With one of these clocks in your living room you would know for sure when midnight arrived, but there wouldn't be much room for anything else, given their size. Yet this level of accuracy is still not good enough for Co-ordinated Universal Time. There is no one single atomic clock minding the time for us: there are large collections of them.

The US has a master clock at its Naval Observatory, in Washington DC, but it constantly compares and adjusts its time against an ensemble of 70 other caesium clocks in 18 secure vaults. And this master clock is only one of a number of similar ensembles of atomic clocks whose times are pooled at the bureau, outside Paris, to create Co-ordinated Universal Time.

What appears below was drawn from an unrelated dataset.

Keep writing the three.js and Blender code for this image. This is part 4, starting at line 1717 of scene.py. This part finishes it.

All of this is a far cry from the way Ireland used to get its time, which until 1916 was different from that in Britain. Dublin was 25 minutes and 22 seconds behind London, given its more westerly location.

From the 1780s and well into the last century, the Dunsink Observatory, founded by Trinity College in 1783, set Ireland's time. The observatory's first regular time observation using the movements of the stars was taken in August 1785 by Henry Ussher, using a four-foot transit instrument. Once set, the operator watched until a given star reached the transit cross hairs, linking that moment with a given moment of solar time.

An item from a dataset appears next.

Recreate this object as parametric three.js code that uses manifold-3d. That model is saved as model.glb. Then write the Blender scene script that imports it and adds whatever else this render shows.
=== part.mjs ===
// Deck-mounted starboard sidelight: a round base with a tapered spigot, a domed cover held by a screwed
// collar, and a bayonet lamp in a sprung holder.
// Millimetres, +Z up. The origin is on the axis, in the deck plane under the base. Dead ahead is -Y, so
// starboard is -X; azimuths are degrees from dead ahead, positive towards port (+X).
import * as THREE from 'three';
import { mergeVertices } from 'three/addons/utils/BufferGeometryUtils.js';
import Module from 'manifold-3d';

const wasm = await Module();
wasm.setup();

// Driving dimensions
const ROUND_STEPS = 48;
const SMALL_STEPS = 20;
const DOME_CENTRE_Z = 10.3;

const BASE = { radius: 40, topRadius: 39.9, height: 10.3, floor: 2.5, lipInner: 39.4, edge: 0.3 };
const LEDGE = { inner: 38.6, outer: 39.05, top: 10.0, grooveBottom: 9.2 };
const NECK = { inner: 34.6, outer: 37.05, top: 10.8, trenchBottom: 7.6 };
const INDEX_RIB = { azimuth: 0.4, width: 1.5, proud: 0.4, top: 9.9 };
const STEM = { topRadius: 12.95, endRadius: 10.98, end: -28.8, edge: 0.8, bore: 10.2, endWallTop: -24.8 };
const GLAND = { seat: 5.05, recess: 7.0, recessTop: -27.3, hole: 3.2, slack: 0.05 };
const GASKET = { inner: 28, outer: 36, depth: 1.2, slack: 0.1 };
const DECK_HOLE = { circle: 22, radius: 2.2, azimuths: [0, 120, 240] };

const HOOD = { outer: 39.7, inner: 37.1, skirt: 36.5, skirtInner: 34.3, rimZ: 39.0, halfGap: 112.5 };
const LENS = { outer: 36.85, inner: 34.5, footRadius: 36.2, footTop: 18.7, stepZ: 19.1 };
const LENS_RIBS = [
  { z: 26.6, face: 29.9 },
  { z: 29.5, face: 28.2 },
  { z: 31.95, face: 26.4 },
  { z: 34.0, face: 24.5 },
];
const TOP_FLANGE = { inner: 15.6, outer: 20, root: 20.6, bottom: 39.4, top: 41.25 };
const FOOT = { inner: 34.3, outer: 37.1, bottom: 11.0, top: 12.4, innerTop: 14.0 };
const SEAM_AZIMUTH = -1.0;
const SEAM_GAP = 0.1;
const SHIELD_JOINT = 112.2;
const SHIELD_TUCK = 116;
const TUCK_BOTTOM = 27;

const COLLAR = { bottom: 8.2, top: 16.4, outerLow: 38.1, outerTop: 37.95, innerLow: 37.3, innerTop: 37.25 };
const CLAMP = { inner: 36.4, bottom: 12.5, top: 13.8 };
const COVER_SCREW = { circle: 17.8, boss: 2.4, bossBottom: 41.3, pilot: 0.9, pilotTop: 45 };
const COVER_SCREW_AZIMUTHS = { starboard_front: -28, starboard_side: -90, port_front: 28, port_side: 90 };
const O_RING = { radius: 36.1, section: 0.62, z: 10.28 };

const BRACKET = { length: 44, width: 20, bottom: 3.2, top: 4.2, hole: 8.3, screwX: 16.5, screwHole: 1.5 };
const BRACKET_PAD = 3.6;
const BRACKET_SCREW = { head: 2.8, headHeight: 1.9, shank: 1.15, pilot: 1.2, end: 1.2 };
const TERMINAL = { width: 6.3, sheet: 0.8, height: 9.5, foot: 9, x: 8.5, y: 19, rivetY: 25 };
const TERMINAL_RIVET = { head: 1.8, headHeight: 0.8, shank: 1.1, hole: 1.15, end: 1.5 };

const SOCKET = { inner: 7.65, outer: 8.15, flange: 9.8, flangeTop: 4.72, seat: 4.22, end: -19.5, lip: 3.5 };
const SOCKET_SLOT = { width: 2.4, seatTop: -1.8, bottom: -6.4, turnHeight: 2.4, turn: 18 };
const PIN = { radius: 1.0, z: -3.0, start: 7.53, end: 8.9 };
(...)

Dunsink commissioned a pair of long-case regulator clocks from John Arnold, a noted London clock-maker, to help keep Ireland's time, and the two still sit in the observatory's library. "They are quite famous," says Dr Ian Elliott, formerly of Dunsink. "John Arnold and his son were amongst the pioneers of clock-making. They are the pride and joy of the place."

One clock was set to maintain sidereal, or star, time - our own master clock - and the second to Dublin, or solar, time. The sun is quite inaccurate when it comes to timekeeping and can sometimes create an error of up to 15 minutes, because of a calculation known as the equation of time.

The Dunsink measurements were wired to the former ballast office, at the corner of Westmoreland Street and Aston Quay, in Dublin, which made the time available to ships' captains so they could set their chronometers for accurate navigation.

Dunsink and the Dublin Port and Docks Board introduced a piece of new technology in 1865 to make this easier: a "time ball" on the roof of Custom House that descended to mark 1 p.m. Dublin time (13:25:22 GMT). The captains could rest easy on their tall ships and set their time by watching the ball.

An act of the UK parliament set a single time for Britain and Ireland, but the ball - and so Dubliners - continued to keep local time behind London's. In 1914, the ball was finally adjusted to Greenwich Mean Time, but many locals persisted with Dublin time until the ball was removed to the hailing station at Sir John Rogerson's Quay. On October 1st, 1916, Ireland finally adopted GMT.

Although Dublin time is no more, you could argue that its vestiges remain. Just watch the clock as you await guests due at 9 p.m. for a New Year's Eve bash and see when they actually arrive.